We think the insured should be allowed, as soon as the insurer denies coverage, to protect its interest by negotiating a settlement. The only valuable asset the insured may have is its cause of action against the insurer and the insured should be able to assign this right to the injured party to protect itself from further liability.

Also, “because an insured’s rights to proceeds vests at the time of loss ... restrictions on the insured’s right to assign its proceeds are generally rendered void.”

Was the consent judgment collusive and unreasonable and thus unenforceable? No, there was no evidence of misconduct. (Princeton was bound because the judgment fixed Wonderland’s liability, triggering the duty to indemnify, and Wonderland properly assigned its claims to the models.) Princeton pointed to statements made by Wonderland’s manager, who stated that the offer of $10,000 per model was “crazy” and was upset that Princeton “did not want to fight it.” It argued that this was incompatible with Wonderland’s decision to settle all claims for $1.895 million, and that the manager hadn’t read the consent judgment so Wonderland could not have truthfully stated that it was reasonable.

“That a party may have opposed a settlement does not render a settlement fraudulent or collusive. And a party’s failure to read a contract does not render it unenforceable.
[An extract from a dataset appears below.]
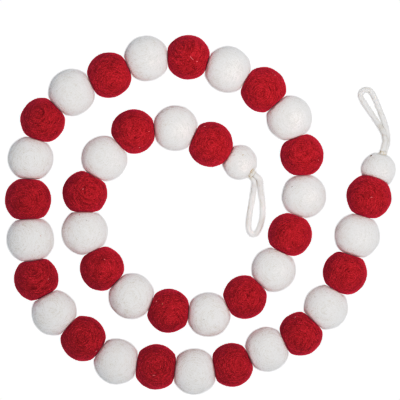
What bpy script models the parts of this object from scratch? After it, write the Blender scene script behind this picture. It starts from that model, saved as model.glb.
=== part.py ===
"""A garland of wool felt balls laid in a loose spiral, with a hanging loop of wool cord at each end.

Everything is in metres, +Z up. The garland lies on the plane z = 0, and the origin is on that plane at the
middle of the garland's length and width.
"""

import math
from collections import namedtuple

import bmesh
import bpy
from mathutils import Matrix, Vector, noise

MM = 0.001

# Felt balls
FLAT_DEPTH = 0.6 * MM  # how much of a ball's underside is pressed flat where it rests
FLAT_SNAP = 0.25 * MM  # points this near the flat underside move onto it
CONTACT_GAP = 0.3 * MM
RIM_ROUNDING = 4.0 * MM  # width over which a ball's round side turns into a face pressed flat
LUMP_HEIGHT = 0.5 * MM
LUMPS_PER_RADIUS = 1.6
LUMP_STEP = 7.3  # keeps one ball's lumps unlike the next one's
BALL_SEGMENTS = 16
BALL_RINGS = 10

# Hanging loops
CORD_DIAMETER = 6.0 * MM
CORD_BEVEL_RESOLUTION = 3
CORD_POINTS = 48
CORD_LEAD = 1.5 * MM  # how far the cord runs straight out of its binding
ENDS_APART = 6.4 * MM  # between the middles of the cord's two ends
LOOP_SEAT = 1.4 * MM  # how far the binding pulls the end ball's side flat
BINDING_LENGTH = 3.6 * MM
BINDING_HALF_WIDTH = 4.4 * MM
BINDING_HALF_HEIGHT = 6.4 * MM
BINDING_SIDES = 20
BINDING_ROUNDING = 1.2 * MM

Ball = namedtuple("Ball", "x_mm y_mm across_mm")
Loop = namedtuple("Loop", "name ball out first_tilt_deg route_mm")
Finish = namedtuple("Finish", "color roughness sheen")

# The balls in the order they are strung, from the outer end of the spiral. Each row is where the middle of
# the ball lies and how wide the ball is across the string. The first, third and so on are white.
BALLS = (
    Ball(193.5, 48.5, 38.0),
    Ball(183, 19.5, 49.0),
    Ball(170, -23, 49.5),
    Ball(157, -63.5, 48.5),
    Ball(136, -101, 48.5),
    Ball(108.5, -130, 48.0),
    Ball(71.5, -147, 48.5),
    Ball(33.5, -164, 48.0),
    Ball(-7.5, -171, 50.0),
    Ball(-49, -166, 49.5),
    Ball(-92, -160, 50.0),
    Ball(-128.5, -135, 49.5),
    Ball(-160, -107, 49.5),
    Ball(-179.5, -70, 48.5),
    Ball(-186, -27, 52.0),
    Ball(-188.5, 16, 50.5),
    Ball(-186, 61, 49.5),
    Ball(-172.5, 102.5, 49.0),
    Ball(-141, 133, 51.0),
    Ball(-100, 152, 49.5),
    Ball(-59.5, 170, 49.5),
    Ball(-14, 171.5, 49.0),
    Ball(29, 158, 50.5),
    Ball(68, 136, 49.5),
    Ball(96, 105, 49.5),
    Ball(110, 65, 47.5),
    Ball(112, 20, 48.5),
    Ball(97, -22, 48.0),
    Ball(79, -60, 48.5),
    Ball(48, -90, 47.5),
    Ball(8, -109, 48.5),
    Ball(-35, -105, 48.0),
    Ball(-76, -89, 50.0),
    Ball(-108, -59, 48.5),
    Ball(-127, -19, 50.5),
    Ball(-126.5, 23.5, 49.0),
    Ball(-105.5, 61, 50.0),
    Ball(-73.5, 90.5, 49.0),
    Ball(-28, 94, 49.5),
    Ball(10.5, 76.5, 49.0),
    Ball(42, 57, 37.5),
)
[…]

A party may rely on their attorney in drafting settlement documents, and the attorney can be presumed to speak for them regardless of whether they have read the documents.” Any concerns about collusion were “further assuaged by the fact that the judgment was negotiated under the supervision and guidance of a seasoned Magistrate Judge and that other courts have repeatedly found liability on similar facts.”

But the complaint included other policy exclusions that were not yet before the court (exclusions for knowing falsity and the like), so defendants only got partial summary judgment.  They were entitled to summary judgment on liability for breach of contract (the duty to indemnify), but not on damages.